Cave e miniere dei monti della Tolfa: la cronaca

Domenica di fine novembre: ho guardato tutte le previsioni meteorologiche possibili questa settimana e concludo che non pioverà, almeno durante l’escursione.
Alle 9.00 presso il parcheggio del Faggeto di Allumiere, c’è un bel gruppo di soci della Castellina– una trentina circa – e due ragazzi: Andrea e Giovanni.
Guardiamo il cielo grigio e sentiamo che l’aria è un po’ più fresca, ma la cosa non ci spaventa.
Ci incamminiamo sulla strada che porta a Tolfa ed all’altezza dell’indicazione degli Sbroccati, prendiamo in direzione del bosco sulla sinistra.
Notiamo subito con piacere che il bosco ha steso – per il nostro arrivo – un tappeto di foglie gialle per terra che suonano sotto i nostri piedi. Qua e là ci sono funghi, a me sconosciuti, – single e in condominio – a fare da cornice al bosco.
Il Corbezzolo ha fatto i suoi frutti e ne approfittiamo, Alberto in particolare. L’Agrifoglio e le sue bacche rosse, invece, ci ricordano che il Natale è alle porte.
Durante il cammino ho anche la fortuna di individuare una fragolina di bosco, ma la tentazione ( leggasi gola ) è più forte del dovere di cronaca e non faccio in tempo ad immortalarla … ahimè!
La prima cava che troviamo lungo il cammino – la Cava di Caolino – è recintata: ci fermiamo una mezz’ora durante la quale papà ( N.d.R. Mauro Tisselli ) ci racconta della dura vita dei cavaroli, delle numerose morti bianche a causa delle disumane condizioni di vita e di lavoro di quel periodo ( fine 1400 ).
L’allume, a quell’epoca, ebbe lo stesso effetto del petrolio per il nostro secolo, senza lasciare però nessun beneficio economico al territorio.
Lo Stato Pontificio – che gestiva il “ business “ – indirizzò a suo piacimento i vantaggi della scoperta, lasciando soltanto qualche palazzo signorile a Tolfa, il Palazzo Camerale ad Allumiere e il Forte Michelangelo a Civitavecchia.
L’unica traccia moderna dell’allume è la trasformazione nella matita emostatica.
Riprendiamo il cammino e dopo aver seguito un sentiero nel bosco, ci arrampichiamo su un pendio, in modo abbastanza avventuroso, considerando le foglie scivolose sotto di noi.
In cima alla collina ritroviamo un sentiero che ci porta all’interno di un’altra cava, quella della Ballotta : troviamo la scusa per fermarci a mangiare una barretta e ad ammirare la vegetazione che ha preso possesso della cava.
Proseguiamo il percorso nel bosco e la fame, dopo un po’, comincia a farsi sentire, piacevolmente accompagnati dal vento che ci assicura l’assenza della pioggia.
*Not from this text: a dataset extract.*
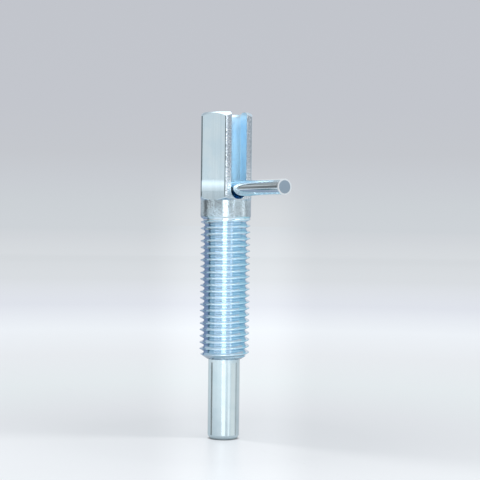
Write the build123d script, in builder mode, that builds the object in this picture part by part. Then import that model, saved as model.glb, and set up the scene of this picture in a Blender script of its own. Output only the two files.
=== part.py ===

Almeno per ora.
Verso le 13 raggiungiamo l’ultima cava – quella degli Sbroccati – che ci lascia senza parole: le alte pareti rocciose ed i giganteschi massi ricoperti di muschio ci catapultano in un paesaggio celtico… mancano solo i troll ed i folletti.
Riusciamo anche ad accendere il fuoco per qualche salsiccia, ma soprattutto per il Vin Brulé di Patrizia…. azzeccatissimo!
Dopo il pranzo ci aspetta una ripida salita, che affrontiamo agevolmente, grazie al perdurare dei postumi del vin Brulè. Sulla cima del monte ( 541 Mt. ) ci aspetta un vento fortissimo ma soprattutto un panorama mozzafiato.
Seguendo il costone della collina discendiamo verso Allumiere, lungo un fitto bosco, dove facciamo fatica a rimanere uniti. Poi finalmente ritroviamo il sentiero e si riprende a chiacchierare piacevolmente, fino all’incontro con la realtà: in una radura troviamo i rottami di una vecchia Ape arrugginita. Ogni commento sarebbe superfluo…
Ci fermiamo per un’ultima sosta, davanti all’uscita della Cava della S. Barbara e mentre papà ci illustra i programmi futuri, constato con piacere che – nonostante i nuvoloni neri – Santa Castellina ci ha protetto anche questa volta dalla pioggia.
Entriamo in macchina e solo allora, cominciano a cadere le prime gocce di pioggia… l’avevo detto!